Three Bosnian Serb former police commanders were charged with genocide Thursday for their role in the slaughter some 8,000 Muslims men and boys at Srebrenica as the Balkan wars drew to a close in 1995.
The commanders "participated in the planning and carrying out of the Srebrenica genocide by providing man-power and technical means from the police forces," Bosnian prosecutor Boris Grubesic said in a statement.
Dragomir Vasic, Danilo Zoljic and Radomir Panic were at the time commanders of local police in the region of Zvornik, which is near Srebrenica.
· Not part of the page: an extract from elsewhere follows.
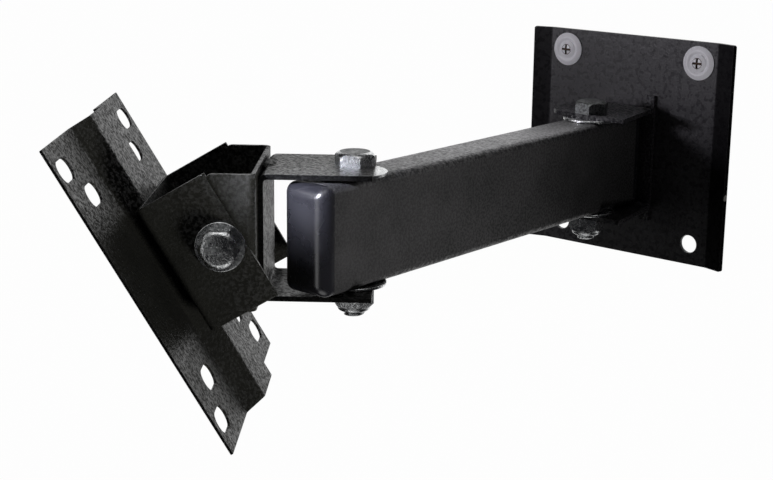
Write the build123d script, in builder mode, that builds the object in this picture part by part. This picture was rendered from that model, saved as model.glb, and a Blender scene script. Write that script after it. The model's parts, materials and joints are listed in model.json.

The men were not arrested, but their freedom of movement has been limited by court order, a spokesman for Grubesic told Agence France-Presse.
In July 1995 Bosnian Serb forces commanded by Ratko Mladic brushed aside lightly-armed U.N. peacekeepers from the Netherlands in a "safe area" near Srebrenica where thousands of Muslims from surrounding villages had gathered for protection.
What followed was the worst atrocity on European soil since World War II with almost 8,000 Bosnian Muslim men and boys murdered and their bodies dumped in mass graves.
Meanwhile, as part of another case, a retired Bosnian Serb police general Goran Saric had his conviction for war crimes overturned on appeal.
Saric was sentenced last year to 14 years in prison after being found guilty of his role in expulsions, illegal detentions and executions of Muslim civilians in a Sarajevo suburb at the beginning of the 1992-95 war that broke out as former Yugoslavia disintegrated.
But on Thursday, judge Azra Miletic said the prosecution had failed to prove that Saric ordered the arrests and executions of the civilians.
The general has been separately indicted for alleged participation in the Srebrenica genocide, but that case is still underway.